■ **Data supplied**
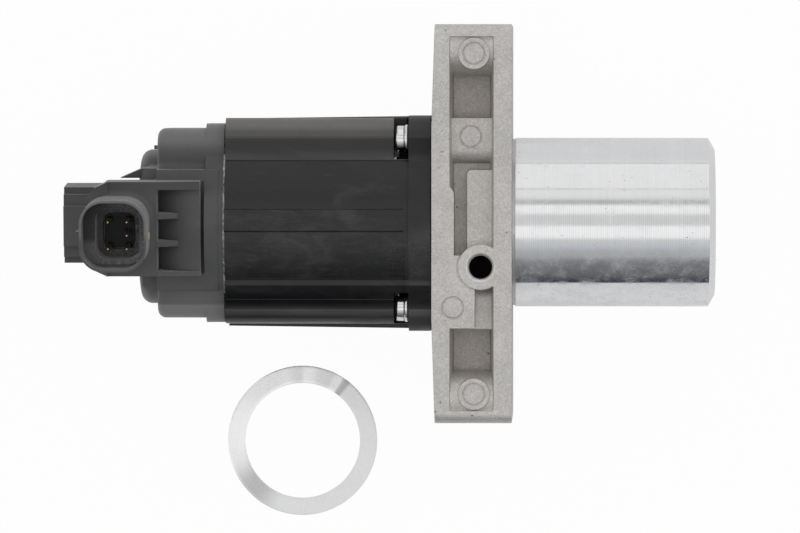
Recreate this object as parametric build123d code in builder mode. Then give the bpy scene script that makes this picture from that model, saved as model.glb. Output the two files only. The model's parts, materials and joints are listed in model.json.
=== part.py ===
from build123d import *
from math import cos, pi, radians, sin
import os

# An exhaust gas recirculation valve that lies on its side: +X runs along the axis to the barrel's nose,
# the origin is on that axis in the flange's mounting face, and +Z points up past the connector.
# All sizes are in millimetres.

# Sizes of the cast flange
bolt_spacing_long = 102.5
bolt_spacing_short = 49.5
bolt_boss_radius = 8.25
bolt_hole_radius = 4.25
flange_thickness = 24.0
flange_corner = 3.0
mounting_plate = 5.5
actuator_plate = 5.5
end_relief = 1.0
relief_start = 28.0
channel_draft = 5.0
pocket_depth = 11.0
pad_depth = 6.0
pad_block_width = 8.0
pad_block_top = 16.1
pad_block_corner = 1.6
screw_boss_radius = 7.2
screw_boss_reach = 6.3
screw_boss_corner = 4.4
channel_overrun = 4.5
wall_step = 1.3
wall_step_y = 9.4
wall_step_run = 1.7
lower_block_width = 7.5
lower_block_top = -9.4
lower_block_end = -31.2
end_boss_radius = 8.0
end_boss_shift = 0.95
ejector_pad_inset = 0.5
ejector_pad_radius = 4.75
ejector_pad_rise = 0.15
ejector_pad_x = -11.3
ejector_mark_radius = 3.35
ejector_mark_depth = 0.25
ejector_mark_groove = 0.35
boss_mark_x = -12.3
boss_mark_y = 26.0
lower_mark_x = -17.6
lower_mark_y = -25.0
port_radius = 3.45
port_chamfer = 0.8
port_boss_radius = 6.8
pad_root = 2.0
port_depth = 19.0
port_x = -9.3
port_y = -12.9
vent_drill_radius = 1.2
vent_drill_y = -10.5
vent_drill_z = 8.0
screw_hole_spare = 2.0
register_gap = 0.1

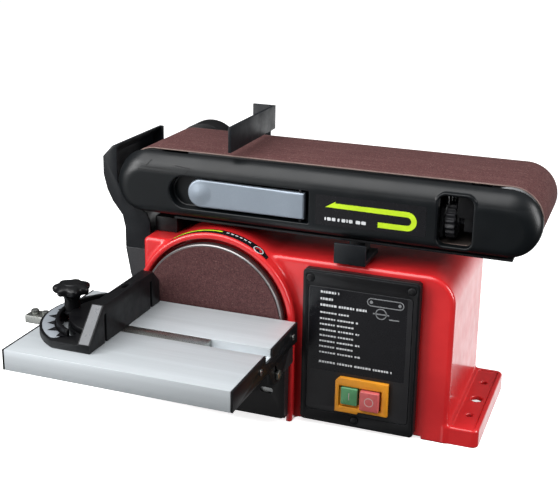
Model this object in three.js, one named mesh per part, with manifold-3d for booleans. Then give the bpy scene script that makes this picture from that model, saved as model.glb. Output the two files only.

■ **Written exercise**
Write out every entry again, keeping each line exactly the same.

■ **Final result**
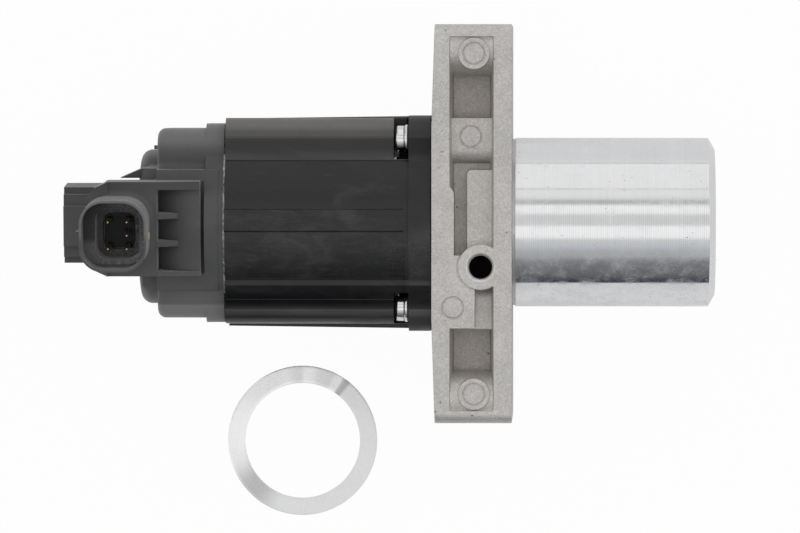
Recreate this object as parametric build123d code in builder mode. Then give the bpy scene script that makes this picture from that model, saved as model.glb. Output the two files only. The model's parts, materials and joints are listed in model.json.
=== part.py ===
from build123d import *
from math import cos, pi, radians, sin
import os

# An exhaust gas recirculation valve that lies on its side: +X runs along the axis to the barrel's nose,
# the origin is on that axis in the flange's mounting face, and +Z points up past the connector.
# All sizes are in millimetres.

# Sizes of the cast flange
bolt_spacing_long = 102.5
bolt_spacing_short = 49.5
bolt_boss_radius = 8.25
bolt_hole_radius = 4.25
flange_thickness = 24.0
flange_corner = 3.0
mounting_plate = 5.5
actuator_plate = 5.5
end_relief = 1.0
relief_start = 28.0
channel_draft = 5.0
pocket_depth = 11.0
pad_depth = 6.0
pad_block_width = 8.0
pad_block_top = 16.1
pad_block_corner = 1.6
screw_boss_radius = 7.2
screw_boss_reach = 6.3
screw_boss_corner = 4.4
channel_overrun = 4.5
wall_step = 1.3
wall_step_y = 9.4
wall_step_run = 1.7
lower_block_width = 7.5
lower_block_top = -9.4
lower_block_end = -31.2
end_boss_radius = 8.0
end_boss_shift = 0.95
ejector_pad_inset = 0.5
ejector_pad_radius = 4.75
ejector_pad_rise = 0.15
ejector_pad_x = -11.3
ejector_mark_radius = 3.35
ejector_mark_depth = 0.25
ejector_mark_groove = 0.35
boss_mark_x = -12.3
boss_mark_y = 26.0
lower_mark_x = -17.6
lower_mark_y = -25.0
port_radius = 3.45
port_chamfer = 0.8
port_boss_radius = 6.8
pad_root = 2.0
port_depth = 19.0
port_x = -9.3
port_y = -12.9
vent_drill_radius = 1.2
vent_drill_y = -10.5
vent_drill_z = 8.0
screw_hole_spare = 2.0
register_gap = 0.1

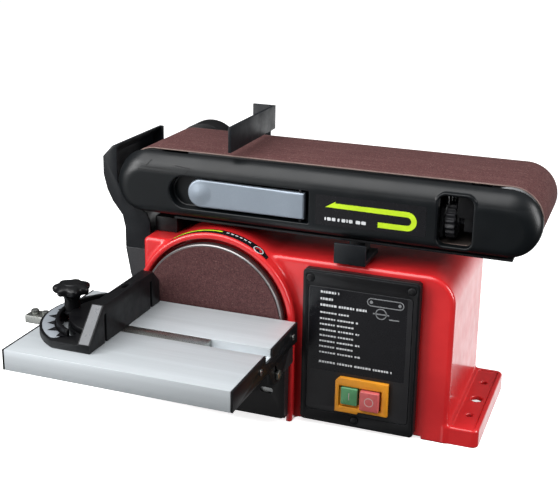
Model this object in three.js, one named mesh per part, with manifold-3d for booleans. Then give the bpy scene script that makes this picture from that model, saved as model.glb. Output the two files only.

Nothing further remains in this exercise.